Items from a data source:
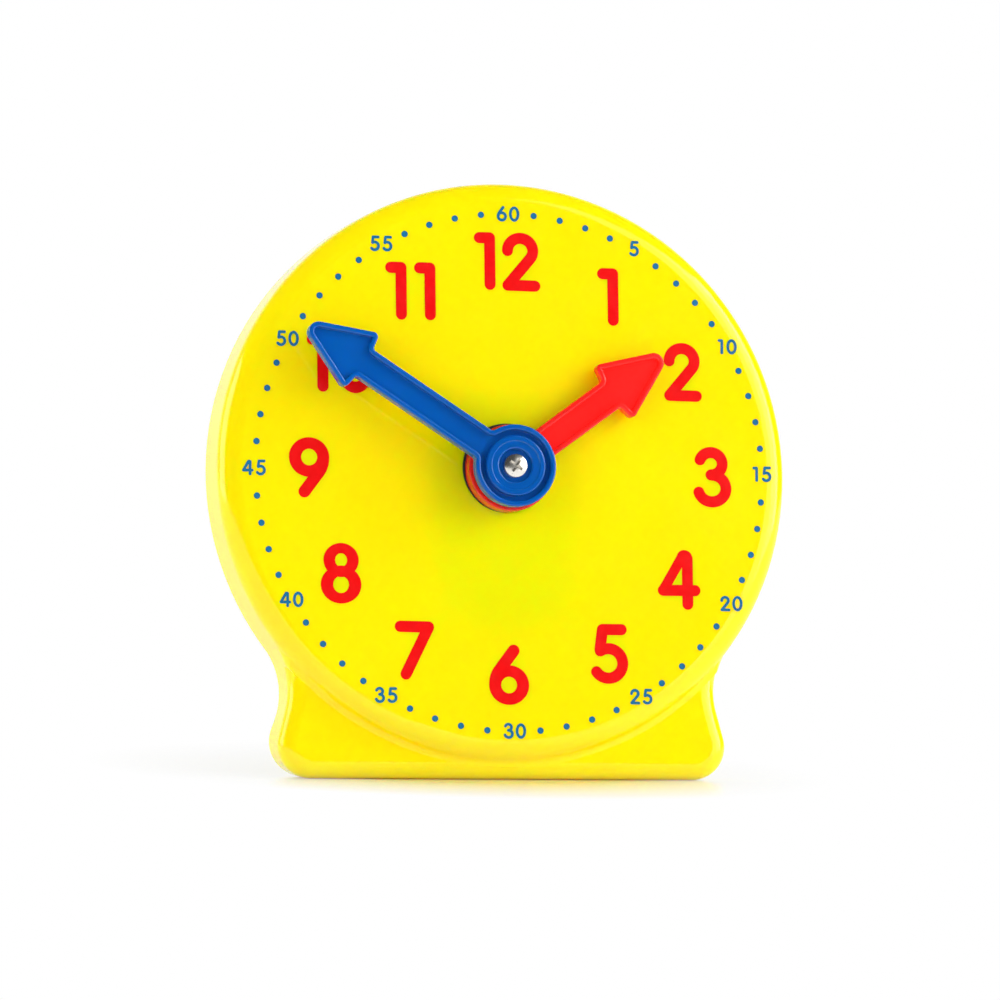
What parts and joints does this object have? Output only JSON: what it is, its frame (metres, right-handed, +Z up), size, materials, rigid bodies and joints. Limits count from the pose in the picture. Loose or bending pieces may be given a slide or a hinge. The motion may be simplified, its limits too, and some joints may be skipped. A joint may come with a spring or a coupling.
{
  "type": "teaching clock",
  "caption": "Geared teaching clock: round dial leaning back on a flared foot, with raised-rim arrow hands geared so that turning the minute hand drives the hour hand.",
  "frame": {"origin": "centre of the foot's flat bottom face", "axes": "+Z up, +X to the right seen from the front, front of the dial towards -Y; the dial leans back 7.2 degrees"},
  "size_m": [0.1146, 0.0295, 0.1167],
  "materials": {
    "yellow_abs": "glossy moulded",
    "red_abs": "glossy moulded",
    "blue_abs": "glossy moulded",
    "white_acetal": "natural satin",
    "black_fibre": "matt",
    "steel": "bright drawn",
    "nickel": "nickel plated"
  },
  "bodies": {
    "case": {"front_shell": "yellow_abs", "gear_cover": "yellow_abs", "idler_pin": "steel", "friction_washer": "black_fibre", "wave_washer": "steel", "cover_screw_1": "nickel", "cover_screw_2": "nickel", "cover_screw_3": "nickel", "cover_screw_4": "nickel"},
    "minute": {"minute_arbor": "white_acetal", "minute_hand": "blue_abs", "hand_screw": "nickel"},
    "idler": {"idler_gear": "white_acetal"},
    "hour": {"hour_wheel": "white_acetal", "hour_hand": "red_abs"}
  },
  "joints": [
    {"name": "minute_turn", "type": "hinge", "parent": "case", "child": "minute", "pos_m": [0, -0.00253, 0.06056], "axis": [0, 0.9921, -0.1253], "continuous": true},
    {"name": "idler_turn", "type": "hinge", "parent": "case", "child": "idler", "pos_m": [0, -0.00453, 0.04469], "axis": [0, 0.9921, -0.1253], "continuous": true},
    {"name": "hour_turn", "type": "hinge", "parent": "case", "child": "hour", "pos_m": [0, -0.00253, 0.06056], "axis": [0, 0.9921, -0.1253], "continuous": true}
  ],
  "couplings": [
    {"joint": "idler_turn", "follows": "minute_turn", "ratio": -0.33333},
    {"joint": "hour_turn", "follows": "minute_turn", "ratio": 0.083333}
  ]
}
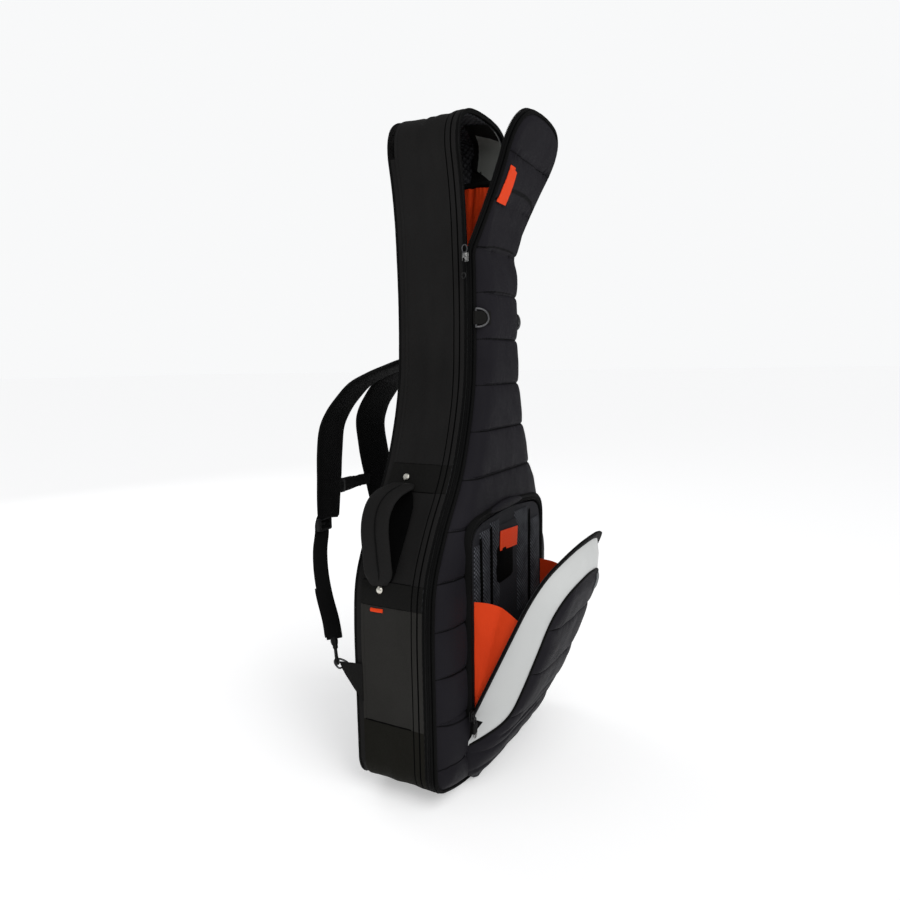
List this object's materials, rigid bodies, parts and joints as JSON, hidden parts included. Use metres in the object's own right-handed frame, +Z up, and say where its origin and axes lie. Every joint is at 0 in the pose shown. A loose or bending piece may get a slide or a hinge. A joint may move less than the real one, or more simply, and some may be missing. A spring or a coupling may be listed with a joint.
{
  "type": "guitar gig bag",
  "caption": "Padded gig bag for an acoustic guitar, standing on its base, with a zipped quilted lid, folded head flap, domed front pocket, side handle and shoulder straps.",
  "frame": {"origin": "centre of the flat base that the bag stands on", "axes": "+Z up to the head, front and pocket face -Y, straps on the +Y side, +X to the right seen from the front"},
  "size_m": [0.483, 0.5076, 1.134],
  "materials": {
    "nylon": "quilted satin nylon, black",
    "neck_fabric": "plain woven nylon, brown black",
    "side_canvas": "ribbed canvas, dark grey",
    "boot_canvas": "coated canvas, black",
    "webbing": "woven webbing and tape, black",
    "strap_fabric": "padded mesh fabric, black",
    "lining": "embossed lining, dark grey",
    "orange_fabric": "plain nylon, orange",
    "coated_band": "coated fabric, light grey",
    "ring_metal": "dark nickel",
    "rivet_metal": "satin nickel",
    "slider_metal": "nickel",
    "black_plastic": "moulded, black"
  },
  "bodies": {
    "shell": {"back_panel": "nylon", "boot": "boot_canvas", "neck_wall": "neck_fabric", "lower_wall_left": "side_canvas", "lower_wall_right": "side_canvas", "lower_band": "webbing", "handle_wall_left": "side_canvas", "upper_band": "webbing", "handle_wall_right": "side_canvas", "back_piping": "webbing", "zip_tape": "webbing", "back_lining": "lining", "rivet_top": "rivet_metal", "rivet_bottom": "rivet_metal", "neck_cradle": "lining", "head_sleeve": "orange_fabric", "yoke": "webbing", "back_pad": "nylon", "rear_tab_left": "webbing", "rear_tab_right": "webbing", "rear_ring_left": "ring_metal", "rear_ring_right": "ring_metal"},
    "lid": {"lid_panel": "nylon", "lid_gusset": "webbing", "lid_piping": "webbing", "ring_tab_left": "webbing", "ring_tab_right": "webbing", "pocket_organizer": "lining", "pocket_track": "webbing", "pouch_front": "nylon", "pouch_cheek_left": "nylon", "pouch_cheek_right": "nylon", "pocket_gusset_left": "orange_fabric", "pocket_gusset_right": "orange_fabric"},
    "head_flap": {"head_panel": "nylon", "head_gusset": "webbing", "head_piping": "webbing"},
    "pocket_flap": {"pocket_border": "coated_band", "pocket_front": "nylon", "pocket_tape": "webbing"},
    "harness": {"shoulder_strap_left": "strap_fabric", "strap_webbing_left": "webbing", "ladder_lock_left": "black_plastic", "shoulder_strap_right": "strap_fabric", "strap_webbing_right": "webbing", "ladder_lock_right": "black_plastic", "sternum_strap": "webbing", "sternum_buckle": "black_plastic"},
    "hook_left": {"snap_hook_left": "ring_metal"},
    "hook_right": {"snap_hook_right": "ring_metal"},
    "neck_ring_left": {"neck_ring_left": "ring_metal"},
    "neck_ring_right": {"neck_ring_right": "ring_metal"},
    "handle": {"side_handle": "webbing"},
    "slider_left": {"zip_slider_left": "slider_metal"},
    "slider_right": {"zip_slider_right": "slider_metal"},
    "pull_left": {"zip_pull_left": "slider_metal"},
    "pull_right": {"zip_pull_right": "slider_metal"},
    "pocket_slider": {"pocket_slider": "black_plastic"},
    "pocket_pull": {"pocket_pull": "black_plastic"},
    "neck_strap": {"neck_strap": "webbing"}
  },
  "joints": [
    {"name": "lid_hinge", "type": "hinge", "parent": "shell", "child": "lid", "pos_m": [0, -0.061, 0], "axis": [1, 0, 0], "range_deg": [0, 90]},
    {"name": "head_flap_fold", "type": "hinge", "parent": "lid", "child": "head_flap", "pos_m": [0, -0.094, 0.895], "axis": [1, 0, 0], "range_deg": [-23, 87]},
    {"name": "pocket_fold", "type": "hinge", "parent": "lid", "child": "pocket_flap", "pos_m": [0, -0.102, 0.144], "axis": [1, 0, 0], "range_deg": [-25.8, 0], "deforming": ["pocket_gusset_left", "pocket_gusset_right"]},
    {"name": "harness_swing", "type": "hinge", "parent": "shell", "child": "harness", "pos_m": [0, 0.08, 0.722], "axis": [1, 0, 0], "range_deg": [0, 60]},
    {"name": "hook_swivel_left", "type": "hinge", "parent": "harness", "child": "hook_left", "pos_m": [-0.205, 0.138, 0.2375], "axis": [-0.7205, -0.4903, -0.4903], "range_deg": [-10, 10]},
    {"name": "hook_swivel_right", "type": "hinge", "parent": "harness", "child": "hook_right", "pos_m": [0.205, 0.138, 0.2375], "axis": [0.7205, -0.4903, -0.4903], "range_deg": [-10, 10]},
    {"name": "neck_ring_left_turn", "type": "hinge", "parent": "lid", "child": "neck_ring_left", "pos_m": [-0.078, -0.078, 0.791], "axis": [0, 0, 1], "range_deg": [-140, 0]},
    {"name": "neck_ring_right_turn", "type": "hinge", "parent": "lid", "child": "neck_ring_right", "pos_m": [0.078, -0.078, 0.791], "axis": [0, 0, 1], "range_deg": [-120, 50]},
    {"name": "handle_swing", "type": "hinge", "parent": "shell", "child": "handle", "pos_m": [-0.152, 0.026, 0.514], "axis": [-0.4925, 0, -0.8703], "range_deg": [-15, 20]},
    {"name": "slider_left_travel", "type": "slide", "parent": "shell", "child": "slider_left", "axis": [0, 0, 1], "range_m": [-0.12, 0]},
    {"name": "slider_right_travel", "type": "slide", "parent": "shell", "child": "slider_right", "axis": [0, 0, 1], "range_m": [-0.12, 0]},
    {"name": "pull_left_swing", "type": "hinge", "parent": "slider_left", "child": "pull_left", "pos_m": [-0.0874, -0.061, 0.887], "axis": [0, 1, 0], "range_deg": [0, 120]},
    {"name": "pull_right_swing", "type": "hinge", "parent": "slider_right", "child": "pull_right", "pos_m": [0.0874, -0.061, 0.887], "axis": [0, 1, 0], "range_deg": [-120, 0]},
    {"name": "pocket_slider_travel", "type": "slide", "parent": "lid", "child": "pocket_slider", "axis": [0, 0, 1], "range_m": [0, 0.22]},
    {"name": "pocket_pull_swing", "type": "hinge", "parent": "pocket_slider", "child": "pocket_pull", "pos_m": [-0.164, -0.1105, 0.142], "axis": [1, 0, 0], "range_deg": [-120, 0]},
    {"name": "neck_strap_swing", "type": "hinge", "parent": "shell", "child": "neck_strap", "pos_m": [-0.046, 0.0025, 0.822], "axis": [0, 0, 1], "range_deg": [-50, 0]}
  ]
}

### [Task brief]
Scan the material above for the string "parts" and return the lines that hold it.

### [Exercise solution]
What parts and joints does this object have? Output only JSON: what it is, its frame (metres, right-handed, +Z up), size, materials, rigid bodies and joints. Limits count from the pose in the picture. Loose or bending pieces may be given a slide or a hinge. The motion may be simplified, its limits too, and some joints may be skipped. A joint may come with a spring or a coupling.
List this object's materials, rigid bodies, parts and joints as JSON, hidden parts included. Use metres in the object's own right-handed frame, +Z up, and say where its origin and axes lie. Every joint is at 0 in the pose shown. A loose or bending piece may get a slide or a hinge. A joint may move less than the real one, or more simply, and some may be missing. A spring or a coupling may be listed with a joint.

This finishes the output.